I have the same engine and wonder what advantage this has over the drain plug?


----------



## numbnuts (Sep 18, 2016)

Less mess, no need to get the car up on ramps, no crawling around underneath the car, less wear and tear on the drain plug and sump. I do an oil and filter change every six months regardless of kms. The car has only done 32,000km in 4 years.


----------



## Aussie (Sep 16, 2012)

numbnuts said:


> Less mess, no need to get the car up on ramps, no crawling around underneath the car, less wear and tear on the drain plug and sump. I do an oil and filter change every six months regardless of kms. The car has only done 32,000km in 4 years.


Sounds good, my only concern would be if sludge would collect in the bottom of the sump.

I have 48,000km in 4 years 90% city driving.


----------



## numbnuts (Sep 18, 2016)

Aussie said:


> Sounds good, my only concern would be if sludge would collect in the bottom of the sump.


I don't think sludge would be an issue in my case as I am changing the oil so often. The oil doesn't get a chance to sludge up. Even with the pump I think I would take out the sump plug every 2 - 3 changes to drain it.


----------



## carbon02 (Feb 25, 2011)

I believe there was one North American owner doing the Cruze Diesel topside. I think it may have been GotDiesel or something like that.

I don't know if the American 2.0 CTD is the same engine design as the Aussie builds. I use the topside on the 1.4L gasser, and it's really clean, and with full synthetic and a 5,000 mile change interval I'm sure there's no significant sludge in the pan.
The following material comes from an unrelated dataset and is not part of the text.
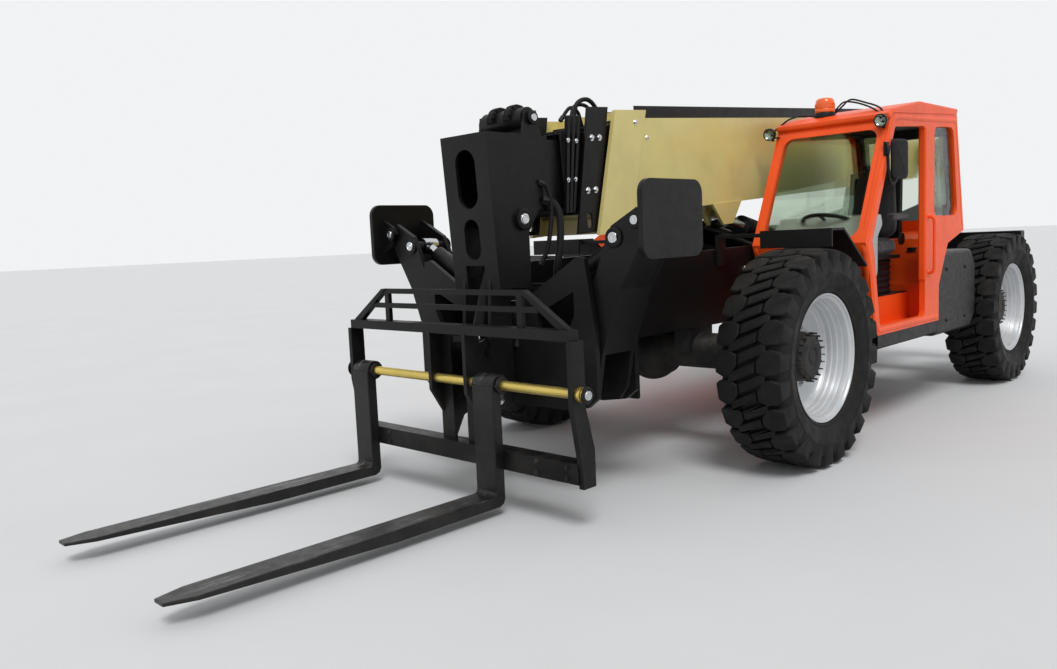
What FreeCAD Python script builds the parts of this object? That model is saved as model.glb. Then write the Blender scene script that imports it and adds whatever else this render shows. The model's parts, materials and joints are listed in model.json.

Given the european roots of these cars I'm guessing you maybe able to do it. It seems like many of the european designed engines offer this design. 

Good luck..


----------



## Aussie (Sep 16, 2012)

carbon02 said:


> I believe there was one North American owner doing the Cruze Diesel topside. I think it may have been GotDiesel or something like that.
> 
> I don't know if the American 2.0 CTD is the same engine design as the Aussie builds. I use the topside on the 1.4L gasser, and it's really clean, and with full synthetic and a 5,000 mile change interval I'm sure there's no significant sludge in the pan.
> 
> ...


The series II diesel in Australia is a completely different engine, chain driven cams for a starter.

View attachment 205833


----------



## numbnuts (Sep 18, 2016)

Aussie said:


> The series II diesel in Australia is a completely different engine, chain driven cams for a starter.


Yep the Series II Cruze Diesel uses a GM developed engine. Series I uses an Italian VM Motori engine. Not sure what Diesel engine is used in the US but I think it is the Motori as all the pics and videos I see show the oil filler on the right hand side of the engine. On the GM engine the oil filler is on the left hand side.


----------



## grs1961 (Oct 23, 2012)

The current US diesel uses an engine designed by FIAT in Italy, as part of a joint venture with GM-USA, now dissolved.

It's not the same as the Korean-built Oz Series 1 diesel, wot I have got.

Can't recall at the moment where the new diesel for the US builds come from.


----------



## numbnuts (Sep 18, 2016)

grs1961 said:


> The current US diesel uses an engine designed by FIAT in Italy


OK.

This might help - https://en.wikipedia.org/wiki/Chevrolet_Cruze


----------